MOOCs are built for an online networked world where they can form virtual shared interest communities that can cut across geographical and cultural boundaries. These communities offer the learning support rather than the academic staff and assessment of MOOC courses includes peer-assessed written assignments and computer marked tests.
Course can include video lectures, online discussion boards, blogs, wikis and use social networking sites such as Twitter and Facebook.
Coursera, was set up as a MOOCs less than a year ago by Stanford University and today offers online courses from 62 universities to some 2.8 million online registered students has now announced that it is signing up a further 29 universities, including institutions in the US, Europe and Asia. The move outside the United States includes the likes of; the Chinese University of Hong Kong, Ecole Polytechnique in France, Leiden University in Holland, Sapienza University of Rome in Italy, the University of Tokyo in Japan, National University of Singapore and the University of Geneva in Switzerland with new US universities including Northwestern, Penn State and Rutgers.

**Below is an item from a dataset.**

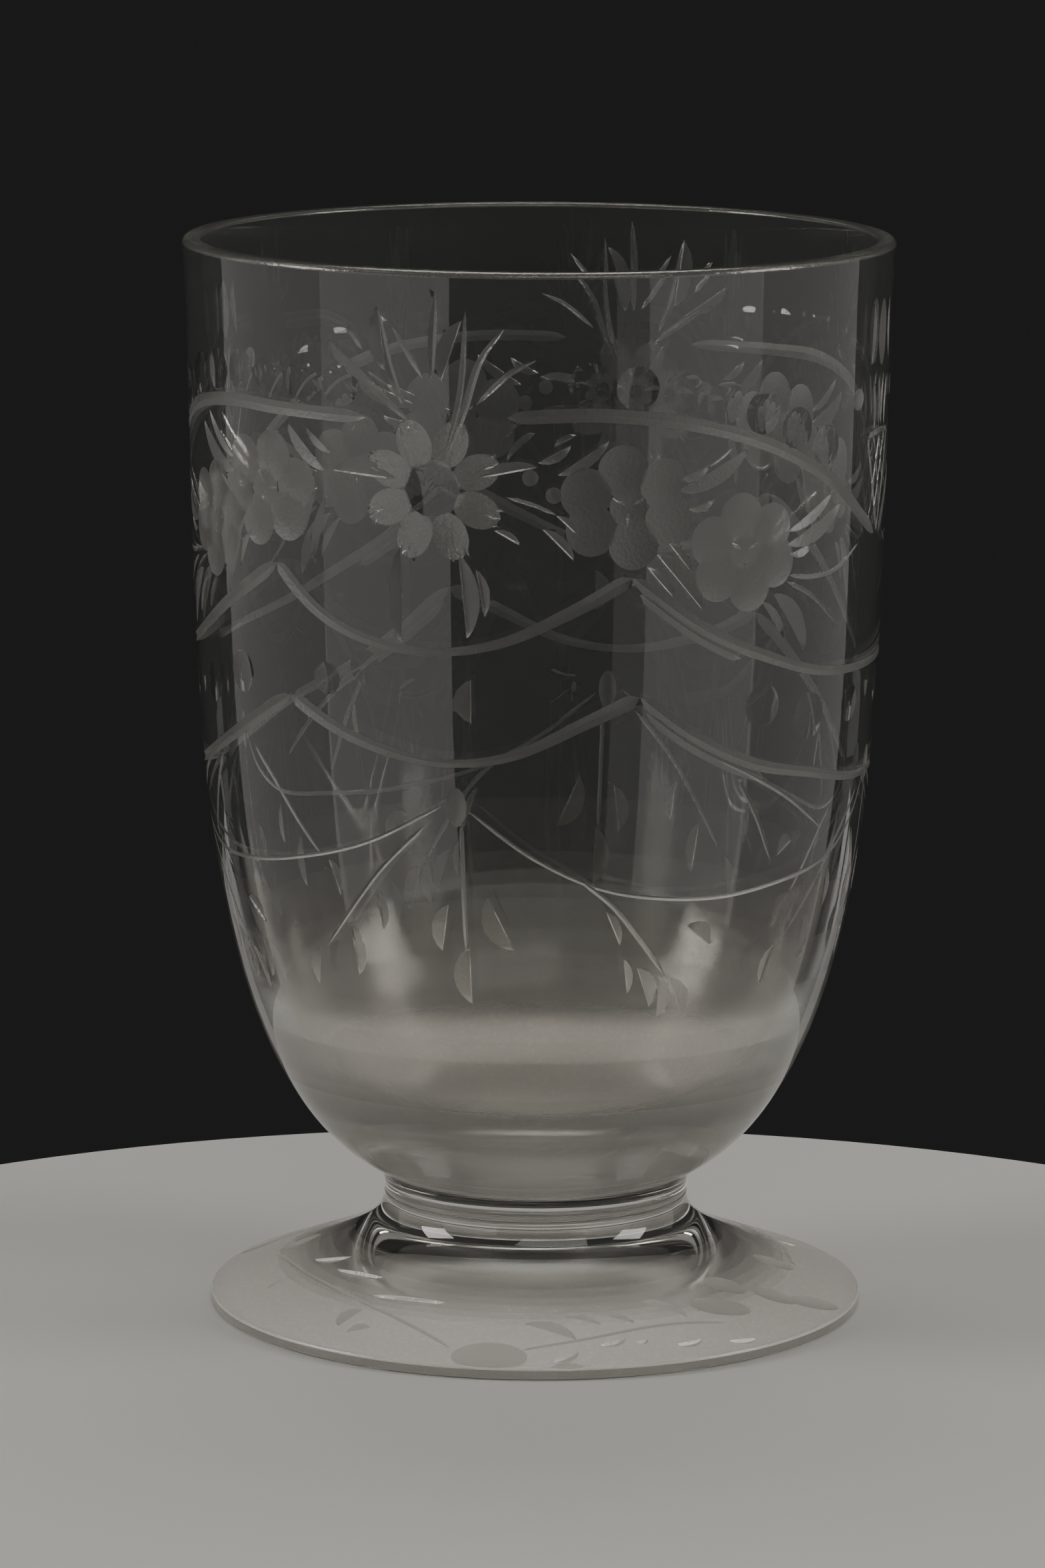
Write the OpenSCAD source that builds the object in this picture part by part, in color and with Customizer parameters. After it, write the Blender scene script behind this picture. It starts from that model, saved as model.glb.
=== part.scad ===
// Footed drinking tumbler of clear glass: a blown bowl, a joining collar and a spread foot.
// Origin at the centre of the resting face, +Z up, millimetres.

/* [Bowl] */
// Height of the whole tumbler
height = 110; // [100:1:125]
// Outside diameter at the rim
rim_d = 72; // [66:1:78]
// Wall thickness at the rim
rim_wall = 1.9; // [1.4:0.1:2.6]
// Outward flare of the lip over the straight wall
lip_flare = 0.2; // [0:0.05:0.5]
// Radius that the outside wall gains per millimetre of height
wall_slope = 0.024; // [0:0.004:0.04]
// Height where the outside wall starts to curve in
shoulder_z = 82; // [72:1:92]
// How early the outside turns in below the shoulder
belly = 2.87; // [2.4:0.05:3.4]
// How round the underside of the bowl is
heel = 3.18; // [2.6:0.05:3.6]
// Height of the glass floor inside
floor_z = 20.8; // [19.5:0.1:23]

/* [Foot] */
// Outside diameter of the foot
foot_d = 67; // [60:1:72]
// Height of the joint between foot and collar
foot_z = 11.5; // [10.5:0.25:12]
// Thickness of the foot at its outer edge
foot_edge = 1.3; // [1.1:0.1:1.8]
// Width of the ring that the foot rests on
rest_w = 1.5; // [1:0.1:2.5]
// Depth of the hollow under the foot
hollow_h = 3.8; // [2:0.1:4.5]

/* [Collar] */
// Height of the joint between collar and bowl
bowl_z = 14.1; // [13.5:0.1:14.5]
// Radius at the narrowest place
waist_r = 15.6; // [14.8:0.1:16]

/* [Hidden] */
round_n = 96;

lip_h = 8;
lip_outer_round = 0.6;
lip_inner_round = 0.4;
pole_z = bowl_z - 2.5;
inner_slope = 0.029;
inner_belly = 3.7;
inner_heel = 5.1;
curve_steps = 40;
arc_steps = 6;

foot_r = foot_d / 2;
edge_round = 0.45;
edge_slope = 0.37;
flare_reach = 13;
flare_drop = 3.9;
collar_round = 0.2;

// Wall line times a rounded end: the radius of a bowl-shaped surface at height z
function wall_r(z, top_r, slope, start_z, end_z, turn, close) =
    let (t = max(0, (start_z - z) / (start_z - end_z)))
    (top_r - slope * (height - z)) * pow(max(0, 1 - pow(t, turn)), 1 / close);
function outer_r(z) =
    wall_r(z, rim_d / 2 - lip_flare, wall_slope, shoulder_z, pole_z, belly, heel)
    + lip_flare * pow(max(0, (z - height + lip_h) / lip_h), 2);
function inner_r(z) =
    wall_r(z, rim_d / 2 - rim_wall, inner_slope, height, floor_z, inner_belly, inner_heel);

// Points of an arc from angle a0 to angle a1, and of a cubic curve
function arc(cx, cz, r, a0, a1, n) =
    [for (i = [0:n]) let (a = a0 + (a1 - a0) * i / n) [cx + r * cos(a), cz + r * sin(a)]];
function cubic(a, b, c, d, n) =
    [for (i = [0:n]) let (t = i / n, s = 1 - t)
        s * s * s * a + 3 * s * s * t * b + 3 * s * t * t * c + t * t * t * d];
// Heights from low to high, closer together near the low end
function heights(low, high, n) = [for (i = [0:n]) low + (high - low) * pow(i / n, 1.8)];

seat_r = outer_r(bowl_z);

// Blown bowl: thick floor, wall thinning to a ground and rounded lip
module bowl() {
    outer_top = height - lip_outer_round;
    inner_top = height - lip_inner_round;
    lip_out = outer_r(outer_top);
    lip_in = inner_r(inner_top);
    outside = [for (z = heights(bowl_z, outer_top, curve_steps)) [outer_r(z), z]];
    outer_edge = arc(lip_out - lip_outer_round, outer_top, lip_outer_round, 0, 90, arc_steps);
    inner_edge = arc(lip_in + lip_inner_round, inner_top, lip_inner_round, 90, 180, arc_steps);
    inside_up = [for (z = heights(floor_z, inner_top, curve_steps)) [inner_r(z), z]];
    inside = [for (i = [curve_steps - 1:-1:0]) inside_up[i]];
    edges = concat([for (i = [1:arc_steps]) outer_edge[i]], inner_edge);
    color([0.86, 0.88, 0.86, 0.45])
        rotate_extrude($fn = round_n)
            polygon(concat([[0, bowl_z]], outside, edges, inside));
}

// Joining collar: a short waisted button of glass between bowl and foot
module stem_collar() {
    low_edge = arc(waist_r - collar_round, foot_z + collar_round, collar_round, -90, 0, 3);
    side = cubic([waist_r, foot_z + collar_round], [waist_r - 0.05, foot_z + 1.2],
        [waist_r + 0.15, bowl_z - 0.6], [seat_r, bowl_z], 8);
    color([0.82, 0.84, 0.82, 0.45])
        rotate_extrude($fn = round_n)
            polygon(concat([[0, foot_z]], low_edge, [for (i = [1:8]) side[i]], [[0, bowl_z]]));
}

// Spread foot: flared from the collar to a thin edge, hollowed underneath, resting on a ring
module foot() {
    edge_z = foot_edge - edge_round / 2;
    top = cubic([waist_r, foot_z], [waist_r, foot_z - flare_drop],
        [foot_r - flare_reach, foot_edge + edge_slope * flare_reach], [foot_r - 0.1, foot_edge], 24);
    low_edge = arc(foot_r - edge_round, edge_round, edge_round, 0, -90, arc_steps);
    ring_r = foot_r - edge_round - rest_w;
    dome_r = (ring_r * ring_r + hollow_h * hollow_h) / (2 * hollow_h);
    color([0.9, 0.91, 0.89, 0.5])
        rotate_extrude($fn = round_n)
            difference() {
                polygon(concat([[0, foot_z]], top, [[foot_r, edge_z]], low_edge, [[0, 0]]));
                translate([0, hollow_h - dome_r]) circle(r = dome_r, $fn = 4 * round_n);
            }
}

bowl();
stem_collar();
foot();
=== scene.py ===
"""Looks of a footed tumbler of clear glass with wheel-cut flowers, swags and sprigs.

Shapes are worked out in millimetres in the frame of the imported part, and become metres when a mesh is made.
A place on the tumbler is (angle, height) or (angle, radius): angle 0 faces the camera, and angles
grow to its right.
"""

import math

import bpy
import numpy as np
from mathutils import Matrix, Vector
from mathutils.geometry import delaunay_2d_cdt


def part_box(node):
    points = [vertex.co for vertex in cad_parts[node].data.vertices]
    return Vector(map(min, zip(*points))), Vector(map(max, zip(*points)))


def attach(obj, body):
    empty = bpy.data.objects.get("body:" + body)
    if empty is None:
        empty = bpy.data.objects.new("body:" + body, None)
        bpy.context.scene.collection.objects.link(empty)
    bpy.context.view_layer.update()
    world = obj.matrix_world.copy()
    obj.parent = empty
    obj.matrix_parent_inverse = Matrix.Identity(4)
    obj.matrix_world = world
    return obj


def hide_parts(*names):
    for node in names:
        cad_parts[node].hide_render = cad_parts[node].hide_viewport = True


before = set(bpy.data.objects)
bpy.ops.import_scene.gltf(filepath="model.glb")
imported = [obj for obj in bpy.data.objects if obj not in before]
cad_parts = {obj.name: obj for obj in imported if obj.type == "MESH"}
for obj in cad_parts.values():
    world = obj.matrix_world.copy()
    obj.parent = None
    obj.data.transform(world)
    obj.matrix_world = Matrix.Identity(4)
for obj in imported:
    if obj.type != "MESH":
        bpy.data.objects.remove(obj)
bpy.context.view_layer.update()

# ---------------------------------------------------------------- sizes, in millimetres

MM = 0.001
bowl_low, bowl_high = (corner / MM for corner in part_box("bowl"))
collar_low, collar_high = (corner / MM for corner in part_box("stem_collar"))
_, foot_high = (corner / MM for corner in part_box("foot"))

HEIGHT = bowl_high.z
LIP_R = bowl_high.x
SEAT_Z = bowl_low.z
SEAT_R = collar_high.x
WAIST_Z = collar_low.z
FOOT_R = foot_high.x

# Bowl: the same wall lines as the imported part
LIP_ROUND_OUT = 0.6
LIP_ROUND_IN = 0.4
LIP_TOP_OUT = HEIGHT - LIP_ROUND_OUT
LIP_TOP_IN = HEIGHT - LIP_ROUND_IN
RIM_WALL = 1.9
FLARE = 0.2
FLARE_H = 8
WALL_SLOPE = 0.024
WALL_TOP_R = LIP_R - FLARE * (1 - LIP_ROUND_OUT / FLARE_H) ** 2 + WALL_SLOPE * LIP_ROUND_OUT
SHOULDER_Z = 82
POLE_Z = SEAT_Z - 2.5
BELLY = 2.87
HEEL = 3.18
FLOOR_Z = 20.8
INNER_TOP_R = WALL_TOP_R + FLARE - RIM_WALL
INNER_SLOPE = 0.029
INNER_BELLY = 3.7
INNER_HEEL = 5.1
INNER_TURN_R = 26

# Collar and foot
WAIST_R = 15.6
COLLAR_ROUND = 0.2
FOOT_EDGE = 1.3
EDGE_ROUND = 0.45
EDGE_SLOPE = 0.37
FLARE_REACH = 13
FLARE_DROP = 3.9
REST_W = 1.5
HOLLOW_H = 3.8

# Mesh: columns round the axis, and the angle where they and the half turn of ornament start
COLUMNS = 240
STEP = 360 / COLUMNS
SEAM = -76
MIDDLE = SEAM + 90
# The ornament is drawn on a flat sheet: this many millimetres of it are one degree
SHEET = 0.62
SHEET_ROWS = 77
FOOT_RINGS = 15
# Where the engraved part of the bowl starts, and that of the foot
CUT_LOW_Z = 33
CUT_IN_R = 18.6
# Free points keep out of cells of this size that hold a point of a border or cut
SEED_CELL = 0.45
# Closer than this, points are one: on the sheet, and on the finished piece
SAME_POINT = 1e-4
WELD = 2e-4
# How far inside its triangle the direction of a corner is read
CREASE_GAP = 0.035

# Material slots, the same on every piece
# The third slot is the cut finish made smoother, and also lighter and more scattering: a painted highlight of
# faces that catch the light
CLEAR, CUT, PAINTED_LIT, GROUND, JOINT, HAZE = range(6)
HAZE_STEPS = 8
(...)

At present, although these online courses might be as difficult as their campus-based versions, most of them are not formally recognised as counting as course credits. However, five Courera courses including a genetics course from Duke University and algebra at University of California, have been recommended for accreditation. The interesting thing is that these courses are now effectively in the reach of students around the world.
The change is potentially significant effectively pitching high cost traditional campus-based courses against low cost and free online courses, which are distant based. One charging the students the other raising revenue from internet traffic and add-on services.
The edX competitor which is by the MIT (Massachusetts Institute of Technology) and Harvard has also announced an international expansion with the likes of Australian National University, Delft University of Technology in the Netherlands, École Polytechnique Fédérale de Lausanne in Switzerland, McGill University and the University of Toronto in Canada and Rice University in the US.
The Open University in the UK has Futurelearn, with some 18 universities and institutions Universities such as Bath, Leicester, Nottingham, Queen's Belfast and Reading and also the British Library developing online courses.
So what is the future of the bricks and motor institutions with their spiraling fees and demand against this new breed of distance online and cheaper alternatives? Distance learning is not new but what is new is the commercial approach and collective collaborative platforms which could offer the best for less.